What’s most important to consider – and why mobile ecommerce best practices aren’t the same as desktop best practices – is user behavior on mobile devices. User behavior on mobile, particularly smartphones, is influenced by context and environment – we tend to be on the go, often in public spaces, and have time for just short bursts of activity – as well as the device itself, which has a much smaller screen than a desktop computer. Further, users who shop on a smartphone are much more likely to have a specific purpose and timeframe, versus more casual browsing on the desktop.
Following are some key mobile-first best practices you should ensure your online mobile shopping experience incorporates in order to convert more users to purchase.
1. Make the mobile experience intuitive
When in Rome… to provide a great experience on a mobile device, you have to make sure your site “speaks mobile;” that is, it allows people to find what they need using common mobile gestures, such as swiping, pinching and zooming. Also, key actions should be comfortably achievable for most thumbs. Even basic elements, like buttons and font size, can be frustrating when not large enough to accommodate our fat fingers and failing eyesight.
How do these basics fall through the cracks? Many ecommerce sites are designed to proportionally “scale down” all elements from a horizontal desktop screen to a very vertical mobile screen, rendering those important calls-to-action or wayfinding icons no longer legible. What’s required instead is a different approach to responsive design that enables much more control over how buttons, images and calls-to-action are presented to the mobile user.
2. Strategically prioritize content
It’s not easy to design a great online mobile shopping experience with the limitations presented by such a small screen.
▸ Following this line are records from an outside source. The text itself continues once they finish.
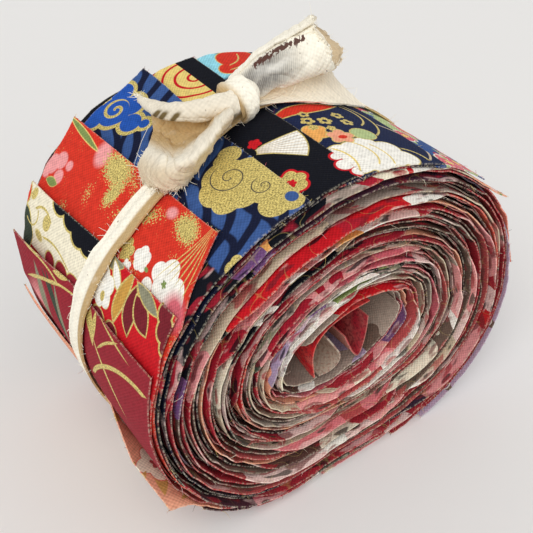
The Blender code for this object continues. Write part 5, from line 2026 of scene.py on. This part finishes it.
@dataclass(frozen=True)
class Studio:
    """A pale floor, soft light and the camera at the photograph's viewing angle."""

    camera_place: Triple = (-0.10089, -0.13884, 0.18457)
    right: Triple = (0.81790, -0.57536, 0.0)
    up: Triple = (0.36425, 0.51780, 0.77408)
    lens: float = 58.93
    floor_half: float = 4.0
    floor_colour: Colour = (0.828, 0.819, 0.806)
    sky_colour: Colour = (1.0, 0.99, 0.975)
    sky_strength: float = 0.55
    # name, turn in degrees, strength, spread in degrees
    lamps: tuple = (("key", (38, -18, -32), 1.30, 40), ("fill", (62, 0, 40), 0.68, 90))

    def build(self) -> None:
        """Floor, lights, sky and camera."""
        scene = bpy.context.scene
        scene.view_settings.view_transform = "Standard"
        half = self.floor_half
        corners = [(-half, -half, 0), (half, -half, 0), (half, half, 0), (-half, half, 0)]
        mesh = bpy.data.meshes.new("floor")
        mesh.from_pydata(corners, [], [(0, 1, 2, 3)])
        floor = bpy.data.objects.new("floor", mesh)
        material = bpy.data.materials.new("floor_paper")
        material.use_nodes = True
        shader = material.node_tree.nodes["Principled BSDF"]
        shader.inputs["Base Color"].default_value = (*self.floor_colour, 1)
        shader.inputs["Roughness"].default_value = 0.9
        mesh.materials.append(material)
        scene.collection.objects.link(floor)
        world = bpy.data.worlds.new("sky")
        world.use_nodes = True
        sky = world.node_tree.nodes["Background"].inputs
        sky["Color"].default_value = (*self.sky_colour, 1)
        sky["Strength"].default_value = self.sky_strength
        scene.world = world
        for name, turn, energy, spread in self.lamps:
            light = bpy.data.lights.new(name, "SUN")
            light.energy = energy
            light.angle = np.radians(spread)
            lamp = bpy.data.objects.new(name, light)
            lamp.rotation_euler = np.radians(turn)
            scene.collection.objects.link(lamp)
        lens = bpy.data.cameras.new("camera")
        lens.lens = self.lens
        lens.sensor_width = 36
        lens.clip_start = 0.01
        camera = bpy.data.objects.new("camera", lens)
        matrix = np.eye(4)
        matrix[:3, :3] = np.transpose([self.right, self.up, np.cross(self.right, self.up)])
        matrix[:3, 3] = self.camera_place
        camera.matrix_world = Matrix(matrix.tolist())
        scene.collection.objects.link(camera)
        scene.camera = camera


def main() -> None:
    """Loads the frame and builds the studio, then builds and dresses every piece."""
    logging.basicConfig(level=logging.INFO, format="%(message)s")
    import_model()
    Studio().build()
    roll = RollForm()
    for part in (WoundStrips(roll), CoreTails(), Tie(roll)):
        part.build()


if __name__ == "__main__":
    main()
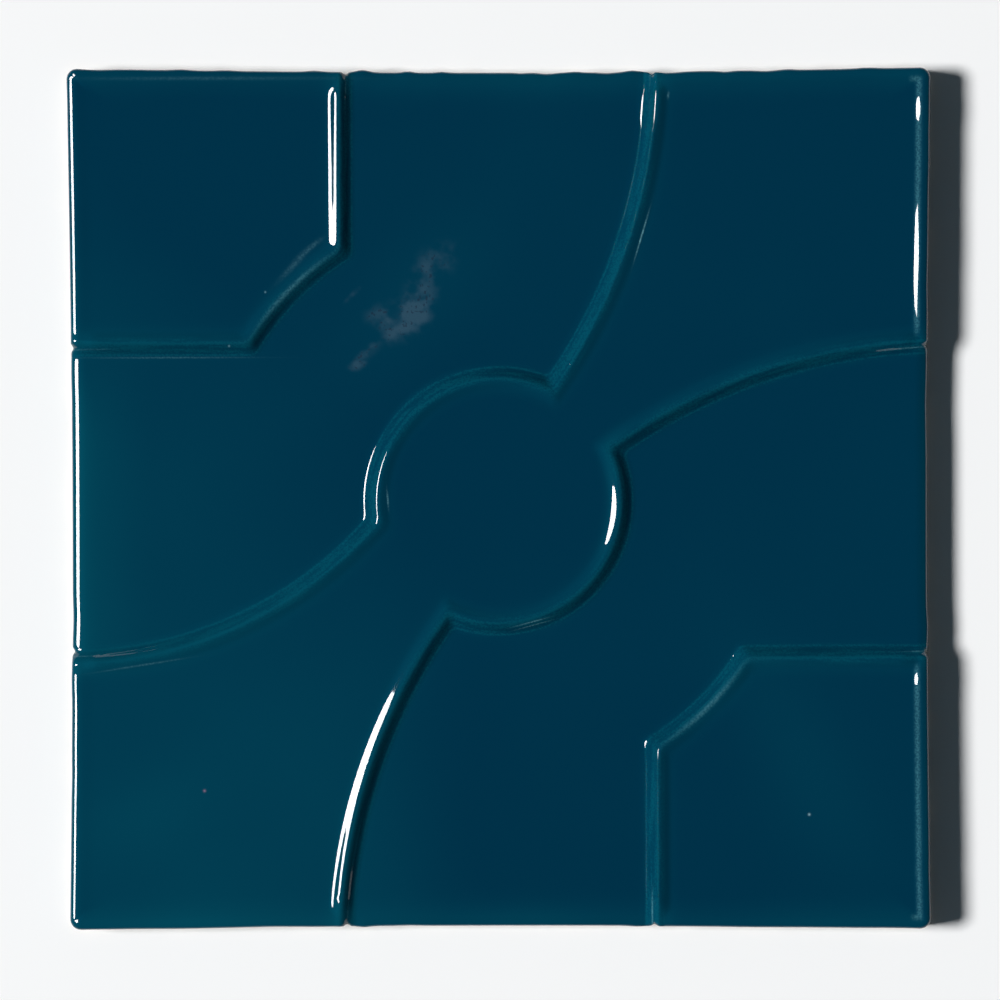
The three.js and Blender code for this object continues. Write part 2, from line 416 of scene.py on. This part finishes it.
def plan_mesh():
    """The closed tile with its face still flat, and what the section needs to know at each vertex."""
    outline, points = plan_points()
    face_points, face_triangles, loop = triangulate(points, len(outline))
    count = len(outline)
    back_outline = outline * (1 - BACK_EDGE / HALF)
    back_fill = square_grid((0, 0), HALF, 4 * FILL_STEP)
    back_fill = back_fill[rim_edge(back_fill) > 2 * FILL_STEP]
    back_points, back_triangles, back_loop = triangulate(np.concatenate([back_outline, back_fill]), count)
    plan = np.concatenate([face_points] + [outline] * len(SIDE_SHARES) + [back_points])
    share = np.concatenate(
        [np.ones(len(face_points))]
        + [np.full(count, side_share) for side_share in SIDE_SHARES]
        + [np.zeros(len(back_points))]
    )
    faces = [tuple(face) for face in face_triangles]
    loops = [loop]
    for level in range(len(SIDE_SHARES)):
        start = len(face_points) + level * count
        loops.append(list(range(start, start + count)))
    back_start = len(face_points) + len(SIDE_SHARES) * count
    loops.append([back_start + index for index in back_loop])
    for upper, lower in zip(loops, loops[1:]):
        for here in range(count):
            after = (here + 1) % count
            faces.append((upper[here], lower[here], lower[after], upper[after]))
    faces += [tuple(back_start + index for index in reversed(face)) for face in back_triangles]
    mesh = bpy.data.meshes.new("tile")
    mesh.from_pydata(np.column_stack([plan * MM, np.zeros(len(plan))]).tolist(), [], faces)
    values = {
        "field_edge": field_edge(plan),
        "rim_edge": np.maximum(rim_edge(plan), 0),
        "rim_lip": rim_lip(plan),
        "wall_softness": wall_softness(plan),
        "on_bite": on_bite(plan),
        "side_share": share,
    }
    for name, value in values.items():
        mesh.attributes.new(name, "FLOAT", "POINT").data.foreach_set("value", value.astype(np.float32))
    return mesh


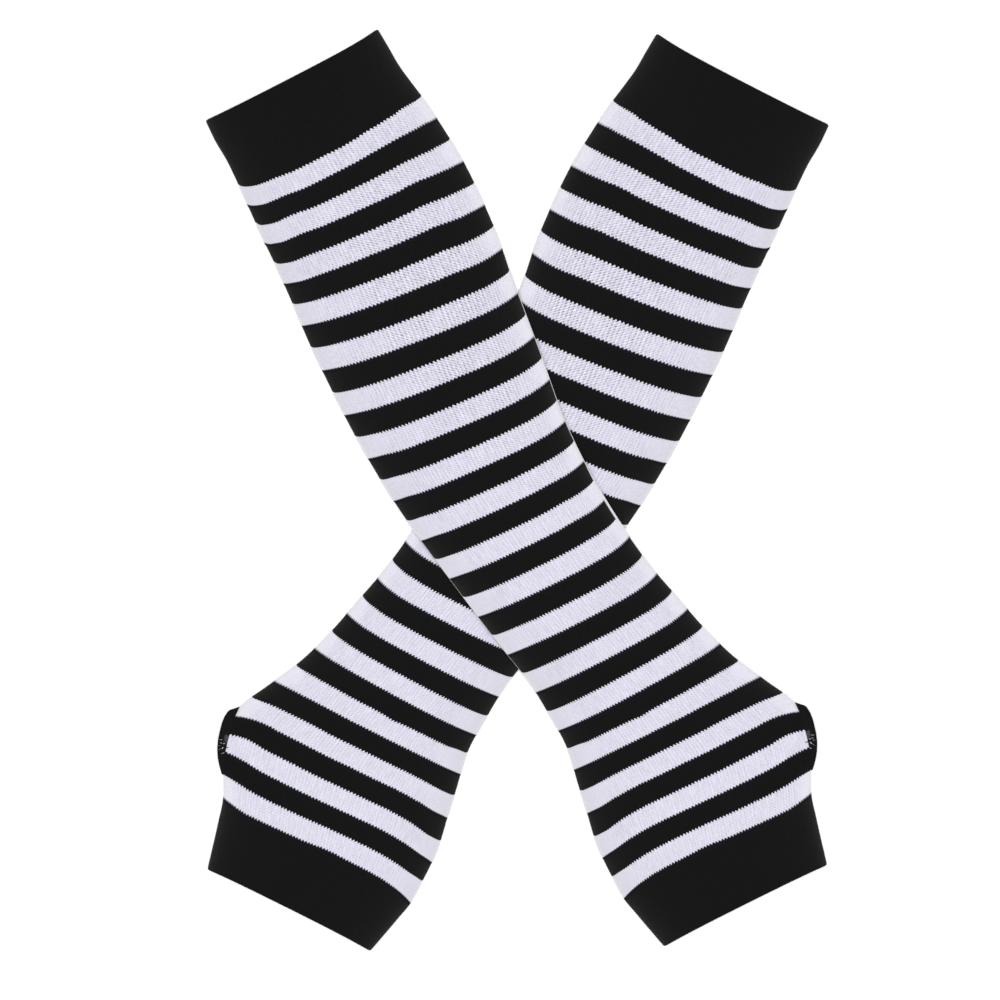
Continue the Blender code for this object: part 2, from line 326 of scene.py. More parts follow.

This smaller real estate means less room for content, making it necessary to prioritize and strategically choose which content will be presented and how it should be organized to facilitate a fast, frictionless experience. It’s important to understand what is the essential information that people need from your site to make a decision and convert – and how can you make it easy for them to select to dive into more detail if they want to. For example, serving up all product details on a mobile product page would result in one long, overwhelming scroll; one way to avoid this is the use of “accordions” that will expand to show more if selected.
The results of prioritizing content can be significant. For one of our clients, wellness brand Dr. Axe, we designed a more intuitive product page that engaged customers across multiple device types to help them navigate a wealth of rich content. The brand saw a double-digit increase in conversions within days.
3. Provide navigation choice
Small screens require a different approach to navigation. Many times the navigation is hidden in an off-screen menu, which users have to select to open up to see. This is not always intuitive and requires that extra step, which can cause friction when users are in a rush. Instead, or in addition to, your mobile home page content can be a faster way to help users navigate through the site, providing intuitive visual cues about what they can find in your store and a quick, easy way to get to top categories.
Also, since many mobile shoppers go online with a specific intent, search is critical. Ensuring that search is prominently visible and returns relevant results can make or break the mobile ecommerce experience. A study by the Baymard Institute reported that 70% of ecommerce search implementations required exact terms (versus synonyms) to return relevant results, and 34% missed the boat when a single character in a product name was misspelled. What’s a user to do, with those fat fingers?!
As a real-world example of the difference good navigation and search can make, we worked with luggage company Zero Halliburton to restructure its product categories and filters to align more closely with names and terms that customers were more familiar with (versus the product terms that were used in-house). This work, in addition to other redesign and enhancements, contributed to a 341% increase in mobile-specific revenue.
4. Connect the visual feedback “dots”
Because the mobile screen is so small, it’s important to take the time to consider the proximity and placement of elements to make sure the visual feedback you’re communicating when a user interacts with an element is in their view — otherwise, they might miss it altogether. For example, when a user wants to see a product in a different color, the product image should change as the user selects the color, with no scrolling required. Another typical example: an error in a form field. Instead of showing the error message at the top of the form and forcing the user to scroll down again, show the error message where the error occurred.
5. Streamline checkout
Again, beware the fat fingers. It’s important to require as few fields of information as possible to avoid checkout abandonment – keep it to the essentials and enable auto-fill whenever possible. Also, it’s critical to accommodate all of the ways people want to purchase today, including Apple Pay, Amazon Pay, Google Pay, PayPal, etc.
When it’s time to pay, users want to feel in control – they don’t want to be hit with any unexpected costs or taxes later. One way to provide this reassurance in the cart is to have the total order cost (with tax and shipping included) and checkout button both at the top of the page and at the bottom of the page. This serves users who want to review their order by scrolling down through it, as well as users who just need to pay and be done fast.
Get in a mobile state of mind
Delivering a great online mobile shopping experience is really about figuring out how to seamlessly fit into a user’s lifestyle. Will your site provide what users need in key moments, including when they’re in research mode, looking for a store, asking for how-to information, or when they’re ready to buy? And can you quickly and efficiently meet these needs when the user has five minutes to spare while waiting in line to buy lunch? If not, it’s important to identify what is causing friction and determine how you can make the experience more enjoyable and helpful.